Monday, March 28, 2011
The great escape… sort of
Morgan and I worked beneath a bright white sun in the fading days of autumn. The burnt yellow smell of fallen leaves filled the crisp air. Overhead, silhouettes of naked branches reached for each other like fingers against a field of deep blue. Amidst the constant rustle of leaves we piled wood and cleaned up tools in preparation for the first snowfall.
We were jolted from our task by a loud, matter-of-fact meow nearby.
“Is that one of our cats?” asked Morgan.
“No. It can’t be,” I said, and scanned the woods with a sinking feeling. I did not want another cat, but what could we do if we found one? My eyes strained to pick out a cat-shape in the jumble of underbrush and fallen leaves; it was like one of those hidden picture games. When the second meow came it was muffled as though a long way off. “It’s moving fast,” said Morgan. I was flooded with relief as we returned to our work. It must know where it’s going, I thought.
Although we have two cats, the sound of a meow coming from outside amongst the trees is quite foreign to us. Chestnut and Cleo are indoor cats. We decided they would be when, as kittens, they tested positive for FIV. With their compromised immune systems I didn’t want to take any chances. Of course they still managed to get out anyway from time to time, making kamikaze charges for the door when we opened it for the dogs.
In the face of their determination we may have relented on our decision if they hadn’t proved to be such efficient bird killers. After finding dead songbirds around our house courtesy of the cats, we became more diligent about keeping them inside.
It didn’t take long on that perfect fall day to almost forget about the mystery cat passing through our woods. We were once again quite involved in our cleanup almost 20 minutes later when the meow came again sounding as close as it did the first time.
“What the…?” Morgan said, straightening from gathering leaves.
It sounded as though it were standing right beside us, and this time it didn’t fade or stop but became more insistent. Morgan and I stood silently turning our heads one way then the other trying to pinpoint where this distress call was coming from.
Through the trees, about 25 feet away, I could see the back wall of our sauna, a small building painted autumn orange. As I cast my eyes in that direction I caught a glimpse of white. And then Cleo’s face came in to focus, wild-eyed and desperate, framed by the square vent just a foot below the roofline.
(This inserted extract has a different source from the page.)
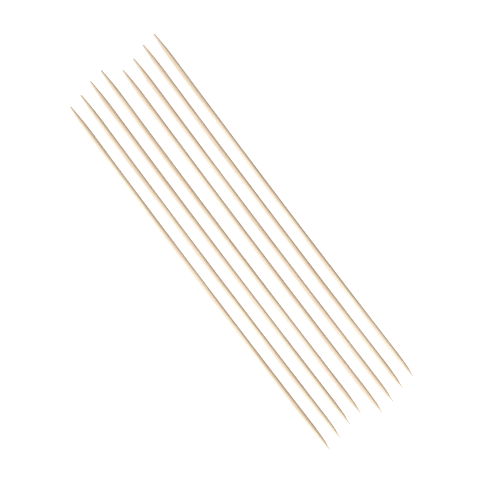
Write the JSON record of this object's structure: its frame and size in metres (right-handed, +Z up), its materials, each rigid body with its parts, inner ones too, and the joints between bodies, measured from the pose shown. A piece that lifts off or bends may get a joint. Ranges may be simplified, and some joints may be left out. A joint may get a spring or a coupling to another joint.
{
  "type": "double pointed knitting needles",
  "caption": "Slim round wooden rods with a point at each end, lying loose side by side; used as a set to knit tubes in the round.",
  "frame": {"origin": "on the surface that the needles lie on, under the middle of the set", "axes": "+X along the needles towards their keen points, +Y across the set from needle_1 to needle_8, +Z up"},
  "size_m": [0.206, 0.0542, 0.0025],
  "materials": {
    "pale_wood": "fine straight grain, sanded smooth and lightly waxed, nearly matte"
  },
  "bodies": {
    "needle_1": {"needle_1": "pale_wood"},
    "needle_2": {"needle_2": "pale_wood"},
    "needle_3": {"needle_3": "pale_wood"},
    "needle_4": {"needle_4": "pale_wood"},
    "needle_5": {"needle_5": "pale_wood"},
    "needle_6": {"needle_6": "pale_wood"},
    "needle_7": {"needle_7": "pale_wood"},
    "needle_8": {"needle_8": "pale_wood"}
  },
  "joints": [
    {"name": "needle_1_lift", "type": "slide", "parent": "needle_4", "child": "needle_1", "axis": [0, 0, 1], "range_m": [0, 0.1]},
    {"name": "needle_2_lift", "type": "slide", "parent": "needle_4", "child": "needle_2", "axis": [0, 0, 1], "range_m": [0, 0.1]},
    {"name": "needle_3_lift", "type": "slide", "parent": "needle_4", "child": "needle_3", "axis": [0, 0, 1], "range_m": [0, 0.1]},
    {"name": "needle_5_lift", "type": "slide", "parent": "needle_4", "child": "needle_5", "axis": [0, 0, 1], "range_m": [0, 0.1]},
    {"name": "needle_6_lift", "type": "slide", "parent": "needle_4", "child": "needle_6", "axis": [0, 0, 1], "range_m": [0, 0.1]},
    {"name": "needle_7_lift", "type": "slide", "parent": "needle_4", "child": "needle_7", "axis": [0, 0, 1], "range_m": [0, 0.1]},
    {"name": "needle_8_lift", "type": "slide", "parent": "needle_4", "child": "needle_8", "axis": [0, 0, 1], "range_m": [0, 0.1]}
  ]
}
“It’s Cleo!” I said, pointing and starting to laugh. “How did she get there?”
The vent, just big enough for her face, pinned her ears flat to her head as she tried to push herself through. Bright green eyes, wide with panic, stared at me above her mouth flashing pink accusingly as she squawked again and again, “Can’t you see me here? Help me! I’m stuck!”
I clambered through the underbrush towards the sauna shaking my head and laughing as I imagined her frenzied attempts to find a way out on her own. Cleo revels in her independence and spends her time trying to convince us she doesn’t need anyone, except maybe Bear, but she and Bear could get along quite fine on their own thank you very much (as Bear backs away slowly). I could imagine her indignation at actually having to ask for help.
She tried to dash past me as I opened the door, but I expected it and clamped my hand on the back of her neck, then scooped her up into my arms. I could feel the embarrassment coming off her in waves as I carried her unceremoniously back to the house.